:: Records supplied

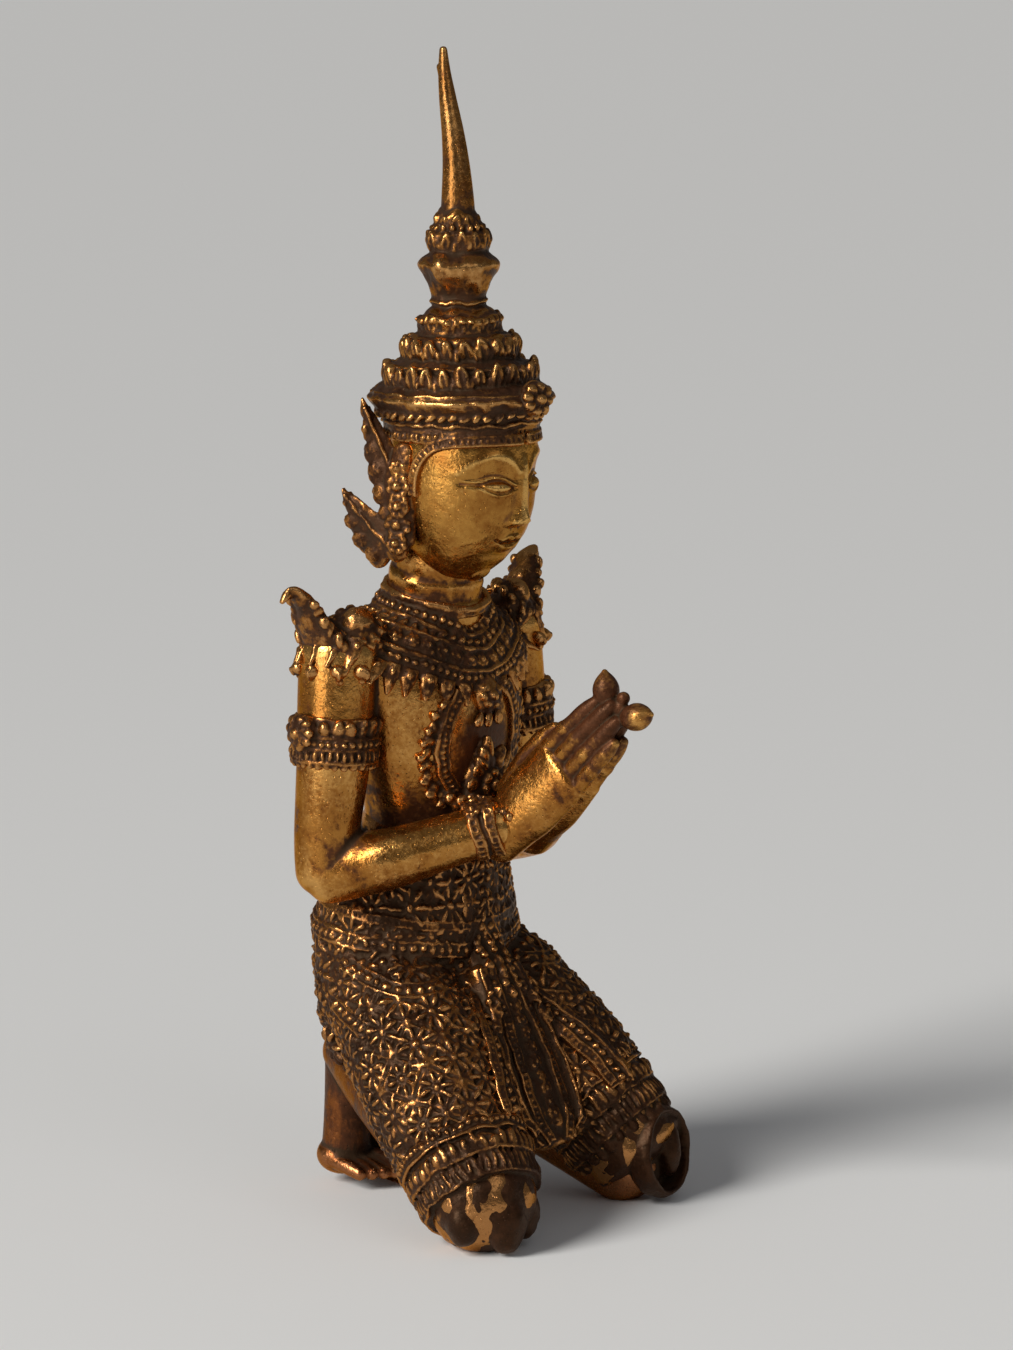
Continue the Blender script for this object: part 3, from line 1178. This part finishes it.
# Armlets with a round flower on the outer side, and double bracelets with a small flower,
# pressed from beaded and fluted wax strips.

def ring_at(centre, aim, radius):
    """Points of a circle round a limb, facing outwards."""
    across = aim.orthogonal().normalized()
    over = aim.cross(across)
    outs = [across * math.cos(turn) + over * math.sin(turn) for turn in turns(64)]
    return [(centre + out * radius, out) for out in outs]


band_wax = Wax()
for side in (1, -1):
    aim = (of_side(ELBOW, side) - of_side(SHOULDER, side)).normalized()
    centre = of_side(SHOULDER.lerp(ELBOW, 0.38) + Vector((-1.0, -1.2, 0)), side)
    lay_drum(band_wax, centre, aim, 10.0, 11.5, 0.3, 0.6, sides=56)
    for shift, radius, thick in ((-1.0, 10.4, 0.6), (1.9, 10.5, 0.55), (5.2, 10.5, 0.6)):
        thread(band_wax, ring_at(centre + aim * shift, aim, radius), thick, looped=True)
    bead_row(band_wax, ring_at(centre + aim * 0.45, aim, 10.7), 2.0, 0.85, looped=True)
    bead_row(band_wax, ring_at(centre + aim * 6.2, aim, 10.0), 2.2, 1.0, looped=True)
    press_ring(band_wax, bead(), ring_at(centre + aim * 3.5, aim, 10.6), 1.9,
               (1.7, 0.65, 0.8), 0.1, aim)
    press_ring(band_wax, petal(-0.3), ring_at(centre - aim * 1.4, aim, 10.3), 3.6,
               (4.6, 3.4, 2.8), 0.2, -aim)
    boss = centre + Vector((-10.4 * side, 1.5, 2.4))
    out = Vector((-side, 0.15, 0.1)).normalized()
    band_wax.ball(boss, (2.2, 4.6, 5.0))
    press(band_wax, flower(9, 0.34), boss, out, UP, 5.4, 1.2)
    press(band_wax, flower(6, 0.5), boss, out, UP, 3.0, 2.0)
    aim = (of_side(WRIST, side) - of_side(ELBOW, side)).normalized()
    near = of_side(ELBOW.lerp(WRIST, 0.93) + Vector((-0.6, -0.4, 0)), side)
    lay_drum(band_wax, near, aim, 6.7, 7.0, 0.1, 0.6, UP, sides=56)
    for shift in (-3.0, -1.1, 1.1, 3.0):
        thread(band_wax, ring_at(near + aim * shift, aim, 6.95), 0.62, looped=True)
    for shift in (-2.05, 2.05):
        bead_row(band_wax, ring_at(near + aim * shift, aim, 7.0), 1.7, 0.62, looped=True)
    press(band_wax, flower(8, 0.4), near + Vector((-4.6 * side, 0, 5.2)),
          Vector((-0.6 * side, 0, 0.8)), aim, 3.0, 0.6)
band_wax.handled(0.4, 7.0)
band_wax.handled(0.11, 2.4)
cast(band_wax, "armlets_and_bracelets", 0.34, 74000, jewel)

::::
:: Records supplied

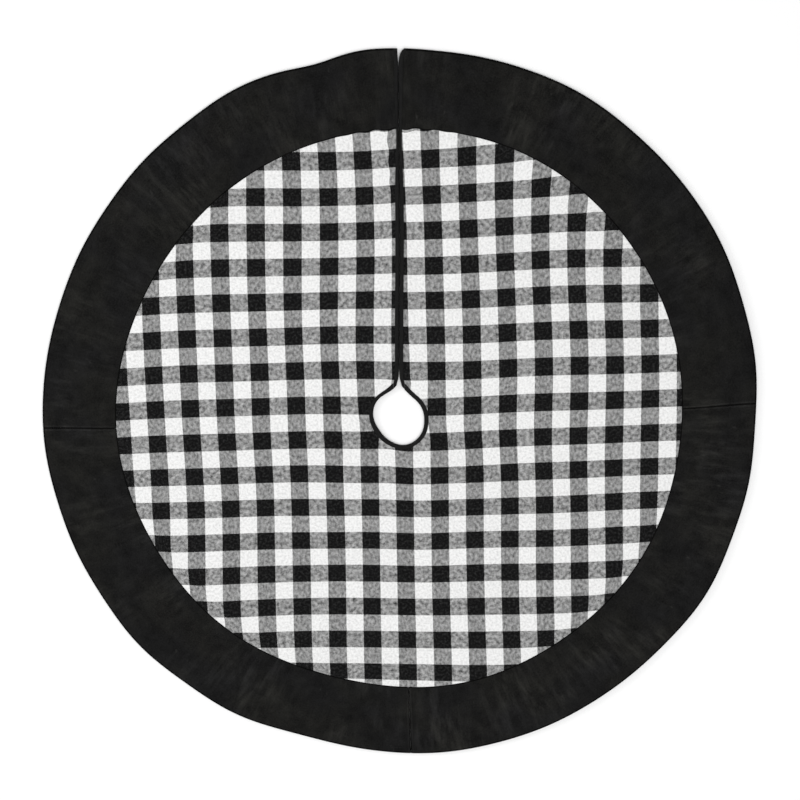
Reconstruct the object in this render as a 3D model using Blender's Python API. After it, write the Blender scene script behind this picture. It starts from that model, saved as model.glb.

::::

• _Exercise_
Repeat word for word the lines from the line with "Continue the Blender" to the line with "return [(centre +", both lines included.

• _Correct answer_
Continue the Blender script for this object: part 3, from line 1178. This part finishes it.
# Armlets with a round flower on the outer side, and double bracelets with a small flower,
# pressed from beaded and fluted wax strips.

def ring_at(centre, aim, radius):
    """Points of a circle round a limb, facing outwards."""
    across = aim.orthogonal().normalized()
    over = aim.cross(across)
    outs = [across * math.cos(turn) + over * math.sin(turn) for turn in turns(64)]
    return [(centre + out * radius, out) for out in outs]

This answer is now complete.